My question is: how accurate are our memories? How many of them are fabrications fashioned from a vague picture of the past and coming alive in the present? In other words, how reliable are these recollections and what exactly is the association between memory and current identity? In literature, for instance, understanding a character can often depend on that particular person's way of remembering and interpreting his or her own past. For example, the protagonists in Katzuo Ishiguro's novels "When We Were Orphans" and "Never Let Me Go" create their identities from interpretation of their childhood memories.
And what of collective memory? For example, where I live in Germany there are many Vertriebeneverein or "refugee associations" set up by, for example, the Sudetenland Germans who were thrown out of their homeland in 1945/46 and obliged to make new homes for themselves in post WW2 Germany. Although the number of members of these clubs is gradually dwindling, I recognise the accent when I hear these displaced people speaking to one another in bars, in the changing-room of the gym and in the sauna. It is clear to me that they still see themselves as different and have kept their culture and traditions alive through music, stories and a collective experiences of being unwanted refugees in Germany in 1946. At that time, there were around 12,000,000 of these people. They came, not only from the Sudetenland, but also from Hungary, The Baltic states, Poland and parts of the ex-Soviet Union. Their collective memories form a vital part of their identities and that continues to this day. I have written about them in my novel "Lost Property" - now available on all Amazon stores.
In connection with this theme, I recently read a most fascinating article in the "New Yorker" (October 2018) in which writer and journalist, Janet Malcolm, reflects on those objects and skeletons in her cupboard that offer her glimpses of her own past. These objects are her photos. One such photo is a black-and-white snapshot of a "two- or three-year-old girl taken by an anonymous photographer sometime in the nineteen-thirties. She’s sitting on a stone step, dressed in a polka-dotted sunsuit and matching sun hat—her eyes squinting against the sun, her mouth set in a near-smile." Malcolm might have been tempted to develop a time and place, a memorial to this girl, what she was thinking and what she had seen. Instead, she admits that, "The child in the snapshot is me. I know nothing about where or when the picture was taken. The sunsuit speaks of summer vacation, and I am guessing at my age. I say “my” age, but I don’t think of the child as me. No feeling of identification stirs as I look at her round face and her thin arms and her incongruously assertive pose."
Malcolm goes on to say that "If I were writing an autobiography, it would have to begin after the time of that photograph. My first memory dates from a few years later. I am in the country on a fine day in early summer and there is a village festival. Little girls in white dresses are walking in a procession, strewing white rose petals from small baskets. I want to join the procession but have no basket of petals. A kind aunt comes to my aid. She hastily plucks white petals from a bush in her garden and hands me a basket filled with them. I immediately see that the petals are not rose petals but peony petals. I am unhappy. I feel cheated. I feel that I have been given not the real thing but something counterfeit...I have carried this memory around with me all my life, but never looked at it very hard. What gave this disappointment its status over other childhood sorrows? Why did they fade to nothing, while this one became a vivid memory?
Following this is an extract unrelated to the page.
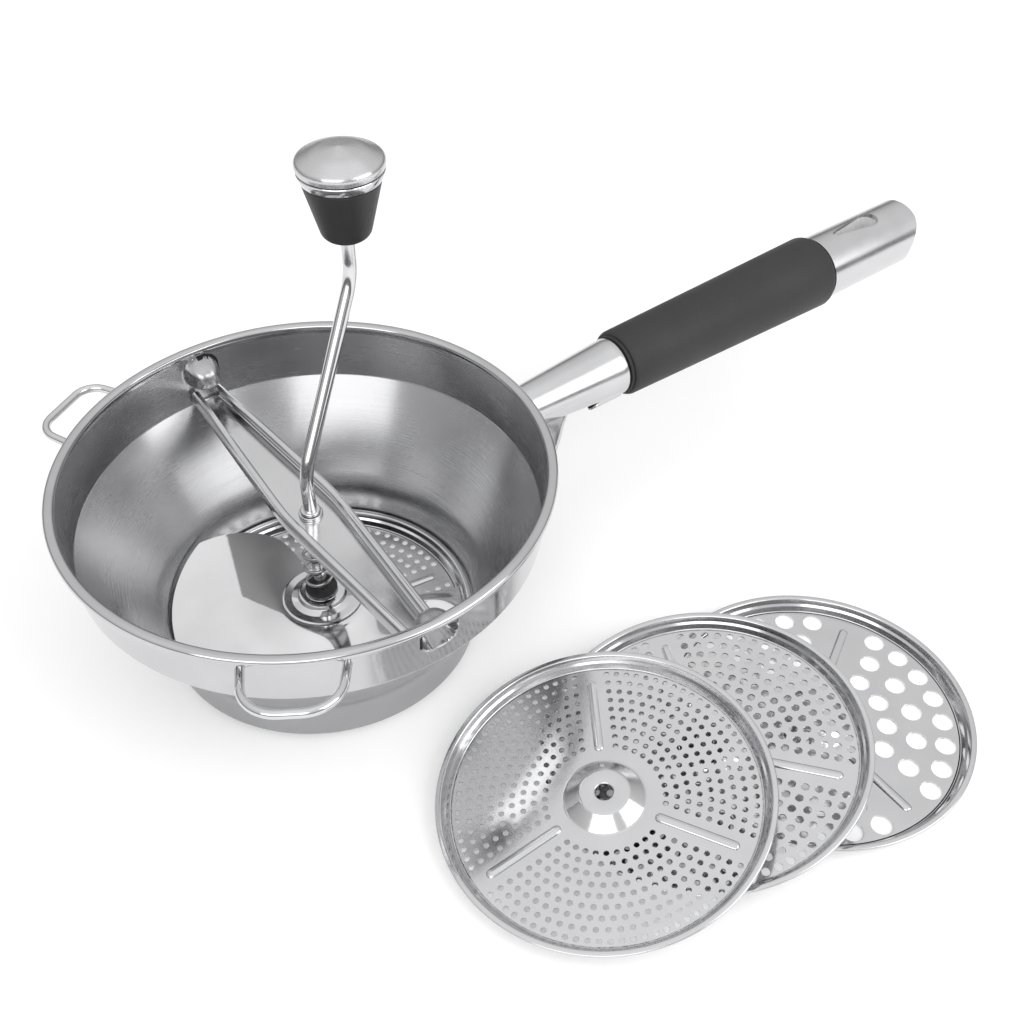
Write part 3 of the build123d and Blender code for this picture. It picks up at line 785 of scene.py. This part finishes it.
def blade_height(turn, radius):
    """Underside of the blade."""
    x, y, _ = on_circle(radius, blade_angle(turn, radius))
    share = max(0.0, radius - HUB_R) / (BLADE_R - HUB_R)
    place, width, height = RIDGE
    inner, outer = RIDGE_SPAN
    across = min(1.0, max(0.0, (radius - inner) / (outer - inner)))
    ridge = height * math.sin(math.pi * across) * math.exp(-((turn - place) / width) ** 2)
    level = BLADE_LOW + BLADE_RISE * (1 - turn) ** 2.2 - crease_fall(x, y) + ridge
    blend = smooth_step(share * 2.0)
    return HUB_LEVEL * (1 - blend) + level * blend


def blade():
    steps, rings = BLADE_GRID
    lower = []
    for i in range(steps + 1):
        turn = i / steps
        reach = blade_reach(turn)
        radii = [BLADE_EYE_R + (reach - BLADE_EYE_R) * k / rings for k in range(rings + 1)]
        lower.append([on_circle(r, blade_angle(turn, r), blade_height(turn, r)) for r in radii])
    upper = [[p + Vector((0, 0, BLADE_SHEET)) for p in row] for row in lower]
    obj = make_mesh("blade_plate", *two_sided(upper, lower, False), 50.0)
    dress(obj, STEELS["blade"], "crank", "blade_steel", "blade")
    # The sector past the crease gets a darker tone: a painted dark reflection.
    obj.data.materials.append(STEELS["painted_dark_reflection"])
    for face in obj.data.polygons:
        middle = face.center / MM
        face.material_index = int(in_painted_dark_reflection(middle.x, middle.y))


# ---- knob -----------------------------------------------------------------------------------------
def knob():
    at = (KNOB_X, KNOB_Y)
    z = KNOB_Z
    cone = [(ROD_R + 0.06, z), (9.1, z), (15.2, z + KNOB_CONE_H), (12.5, z + KNOB_CONE_H),
            (12.5, z + KNOB_BODY_H), (ROD_R + 0.06, z + KNOB_BODY_H)]
    obj = turned("knob_cone", cone, [0, 4.6, 0.4, 0, 0, 0], 96, at, 10)
    dress(obj, PLASTIC, "knob", "knob_plastic", "knob_body")
    band = [(12.5, z + 24.6), (15.5, z + 24.6), (16.7, z + 28.3), (12.5, z + 28.3)]
    obj = turned("knob_ring", band, [0, 0.4, 0.5, 0], 96, at)
    dress(obj, STEELS["bright"], "knob", "bright_steel", "knob_band")
    base = z + 28.6
    dome = [(0.01, base), (16.3, base), (17.3, base + 3.4), (10.0, KNOB_TOP - 1.7), (0.01, KNOB_TOP)]
    obj = turned("knob_dome", dome, [0, 0.4, 2.2, 16.0, 0], 128, at, 12)
    dress(obj, STEELS["cap"], "knob", "knob_steel", "knob_cap")
    collar = [(ROD_R, z - 1.3), (4.0, z - 1.3), (4.0, z - 0.3), (ROD_R, z - 0.3)]
    obj = turned("knob_stop", collar, [0, 0.3, 0.3, 0], 48, at)
    dress(obj, STEELS["bright"], "crank", "bright_steel", "knob_collar")


# ---- discs ----------------------------------------------------------------------------------------
def disc_holes(hole_r, pitch, row_gap):
    """Hole centres in concentric rows, clear of the boss and of the three ribs."""
    places = []
    first = BOSS_R + 3.0 + hole_r
    last = DISC_PLATE_R - 1.2 - hole_r
    rows = int((last - first) / row_gap) + 1
    for row in range(rows):
        radius = last - row * row_gap
        margin = math.degrees(math.asin((RIB_HALF + 1.6 + hole_r) / radius))
        sector = 120.0 - 2 * margin
        count = max(1, int(math.radians(sector) * radius / pitch) + 1 - row % 2)
        for rib in range(3):
            for k in range(count):
                places.append(on_circle(radius, rib * 120.0 + margin + (k + 0.5) * sector / count))
    return places


def circle(radius, count, centre=(0.0, 0.0), turn=0.0):
    return [(centre[0] + radius * math.cos(TAU * (k + turn) / count),
             centre[1] + radius * math.sin(TAU * (k + turn) / count)) for k in range(count)]


def perforated_plate(hole_r, places):
    """Flat plate with its holes, each hole's edges eased."""
    ease = 0.18
    sides = 14 if hole_r < 2 else 32
    loops = [circle(DISC_PLATE_R + 0.4, 160), circle(BOSS_R - 0.4, 80)]
    loops += [circle(hole_r + ease, sides, p[:2]) for p in places]
    flat = []
    edges = []
    for loop in loops:
        base = len(flat)
        flat += [Vector(p) for p in loop]
        edges += [(base + k, base + (k + 1) % len(loop)) for k in range(len(loop))]
    found = delaunay_2d_cdt(flat, edges, [], 1, 1e-5)
    spots = found[0]
    faces = []
    centres = [Vector(p[:2]) for p in places]
    for face in found[2]:
        middle = sum((spots[i] for i in face), Vector((0, 0))) / len(face)
        if middle.length < BOSS_R - 0.4 or any((middle - c).length < hole_r for c in centres):
            continue
        faces.append(tuple(face))
    top = [(p.x, p.y, DISC_SHEET) for p in spots]
    bottom = [(p.x, p.y, 0.0) for p in spots]
    shift = len(spots)
    plate = (top + bottom, faces + [tuple(i + shift for i in reversed(f)) for f in faces])
    parts = [plate]
    for p in places:
        rings = []
        for r, z in ((hole_r + ease, DISC_SHEET), (hole_r + ease * 0.3, DISC_SHEET - ease * 0.3),
                     (hole_r, DISC_SHEET - ease), (hole_r, ease), (hole_r + ease, 0.0)):
            rings.append([(x, y, z) for x, y in circle(r, sides, p[:2])])
        parts.append(loft(rings, (False, False)))
    return merged(parts)


def disc_rim():
    top = DISC_RIM_H
    corners = [(DISC_PLATE_R - 0.2, 0.0), (DISC_FOOT_R, 0.0), (DISC_FOOT_R + 0.8, 2.2), (DISC_R - 2.6, 3.0),
               (DISC_R - 1.6, top - 1.6), (DISC_R, top - 1.3), (DISC_R, top), (DISC_R - 2.2, top),
               (DISC_R - 3.2, 3.9), (DISC_PLATE_R + 1.6, 3.0), (DISC_PLATE_R + 0.6, DISC_SHEET),
               (DISC_PLATE_R - 0.2, DISC_SHEET)]
    radii = [0, 0.5, 0.5, 0.5, 0.5, 0.55, 0.55, 0.8, 0.4, 0.4, 0.5, 0]
    return lathe([(p.x, p.y) for p in rounded(corners, radii, 4, closed=True)], 200)


def disc_boss():
    t = DISC_SHEET
    corners = [(BOSS_R + 0.5, 0.0), (BOSS_R - 0.8, 0.0), (BOSS_CROWN_R + 0.6, BOSS_H - t),
               (EYE_R + t, BOSS_H - t), (EYE_R + t, BOSS_H - 2.4), (EYE_R, BOSS_H - 2.4),
               (EYE_R, BOSS_H), (BOSS_CROWN_R, BOSS_H), (BOSS_R - 0.2, t), (BOSS_R + 0.5, t)]
    radii = [0, 1.5, 1.5, 0.3, 0.2, 0.2, 0.7, 2.4, 2.0, 0]
    return lathe([(p.x, p.y) for p in rounded(corners, radii, 6, closed=True)], 96)


def rib(angle):
    """Pressed rib: a low rounded bar with rounded ends."""
    rings = []
    sides = 16
    length = RIB_SPAN[1] - RIB_SPAN[0]
    for k in range(25):
        along = -math.cos(math.pi * k / 24)
        x = RIB_SPAN[0] + length * (along + 1) / 2
        near = min(x - RIB_SPAN[0], RIB_SPAN[1] - x)
        share = math.sqrt(max(0.0, 1 - (1 - min(1.0, near / RIB_HALF)) ** 2))
        half = max(0.02, RIB_HALF * share)
        ring = []
        for s in range(sides + 1):
            a = math.pi * s / sides
            ring.append(Vector((x, half * math.cos(a), DISC_SHEET - 0.02 + 1.0 * share * math.sin(a) ** 0.8)))
        rings.append([Matrix.Rotation(math.radians(angle), 3, "Z") @ p for p in ring])
    return loft(rings)


def discs():
    bodies = {"disc_fine": "spare_fine", "disc_medium": "spare_medium", "disc_coarse": "spare_coarse",
              "disc_fitted": "mill"}
    for name, body in bodies.items():
        hole_r, pitch, row_gap = HOLES[name]
        parts = [perforated_plate(hole_r, disc_holes(hole_r, pitch, row_gap)), disc_rim(), disc_boss()]
        parts += [rib(angle) for angle in (0.0, 120.0, 240.0)]
        x, y, way, lean, rib_angle = PLACES[name]
        z = DISC_SEAT_Z + DISC_FOOT_R * math.sin(math.radians(lean))
        place = Matrix.Translation((x, y, z)) @ Matrix.Rotation(math.radians(way), 4, "Z")
        place = place @ Matrix.Rotation(math.radians(-lean), 4, "Y")
        place = place @ Matrix.Rotation(math.radians(rib_angle - way), 4, "Z")
        points, faces = merged(parts)
        obj = make_mesh(name + "_pressing", [place @ Vector(p) for p in points], faces)
        dress(obj, STEELS["disc"], body, "disc_steel", name)


# ---- stage, light and camera ----------------------------------------------------------------------
def stage():
    low = (0, 0, (DISC_SEAT_Z - 0.1) * MM)
    bpy.ops.mesh.primitive_circle_add(vertices=64, radius=6.0, fill_type="NGON", location=low)
    floor = bpy.context.object
    floor.name = "floor"
    material, tree, shader = new_material("floor_paper")
    shader.inputs["Base Color"].default_value = (0.93, 0.93, 0.93, 1)
    shader.inputs["Roughness"].default_value = 0.9
    shader.inputs["Specular IOR Level"].default_value = 0.1
    shader.inputs["Emission Color"].default_value = (1, 1, 1, 1)
    shader.inputs["Emission Strength"].default_value = 0.16
    floor.data.materials.append(material)


def light(name, place, aim, size, power):
    data = bpy.data.lights.new(name, "AREA")
    data.shape = "RECTANGLE"
    data.size = size[0]
    data.size_y = size[1]
    data.energy = power
    obj = bpy.data.objects.new(name, data)
    obj.location = place
    obj.rotation_euler = (Vector(aim) - Vector(place)).to_track_quat("-Z", "Y").to_euler()
    bpy.context.scene.collection.objects.link(obj)


def studio():
    scene = bpy.context.scene
    scene.view_settings.view_transform = "Standard"
    world = bpy.data.worlds.new("studio")
    scene.world = world
    world.use_nodes = True
    tree = world.node_tree
    tree.nodes.clear()
    where = add(tree, "TexCoord").outputs["Generated"]
    height = add(tree, "SeparateXYZ", {0: where}).outputs[2]
    ramp = add(tree, "ValToRGB", {0: height})
    stops = [(0.0, 0.2), (0.16, 0.22), (0.3, 0.55), (0.55, 0.8), (0.75, 0.85), (1.0, 1.1)]
    elements = ramp.color_ramp.elements
    while len(elements) < len(stops):
        elements.new(0.5)
    for element, (position, grey) in zip(elements, stops):
        element.position = position
        element.color = (grey, grey, grey, 1)
    back = add(tree, "Background", {0: ramp.outputs[0], 1: 1.0})
    output = add(tree, "OutputWorld")
    tree.links.new(back.outputs[0], output.inputs[0])
    light("left_softbox", (-1.1, -0.9, 1.1), (0, 0, 0.04), (1.5, 1.1), 9)
    light("right_softbox", (0.75, -1.2, 1.0), (0.05, 0, 0.04), (1.2, 1.2), 9)


def camera():
    data = bpy.data.cameras.new("camera")
    data.sensor_width = 36.0
    data.lens = 45.7
    obj = bpy.data.objects.new("camera", data)
    obj.location = (-0.1596, -0.3586, 0.4218)
    obj.rotation_euler = (math.radians(90 - 43.26), 0, math.radians(-36.0))
    bpy.context.scene.collection.objects.link(obj)
    bpy.context.scene.camera = obj


plain_nodes()
bowl()
hooks()
handle_neck()
seam_tube()
handle_grip()
hole_wall_painted_light()
crossbar()
bar_fittings()
crank()
spring()
hub()
blade()
knob()
discs()
stage()
studio()
camera()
Most early memories are probably like this, and Malcolm's question is an important one. Most of our experiences simply disappear into a vast and black hole of lost time but some shine brightly and make us wonder why.
So - what about the photo shown here - two boys lightly spattered in snow. One of them is wearing what looks like a school cap and both have their eyes turned away from the camera as if they have been distracted at the moment of the camera's click. All pictures of happy friends tend to look alike - even today. Not many of us post pics on Facebook that don't give the impression that our lives are happy and full of friends and wonderful times. All "happy" pictures are alike in that we look back on them in later years and we believe that our lives were better, sunnier and happier than they really were and certainly better than the current state of affairs. How can our current lives possibly match up? Fortunately, I am now able to grasp the inherent lies and dangers that lurk in photos such as these.
I now know that the boy on the left was riddled with self doubts and contradictions that eventually led to alcoholism, wasted potential and an early death. And the boy had enormous potential! He was also my first "best friend" and I have my arm around his shoulder. The pic was taken in 1963 and we are in the playground of Thames Ditton junior school during the long and hard winter of that year. Memory tells me we had been sliding on icy patches in the playground and showing off to the girls around us - like Judith, who somehow managed to get behind us.
So - why is this photo important? Why do I still have it and what does that tell me? Well, Janet Malcolm expresses the answer perfectly. At the end of her article, she writes: "We are each of us an endangered species. When we die, our species disappears with us. Nobody like us will ever exist again."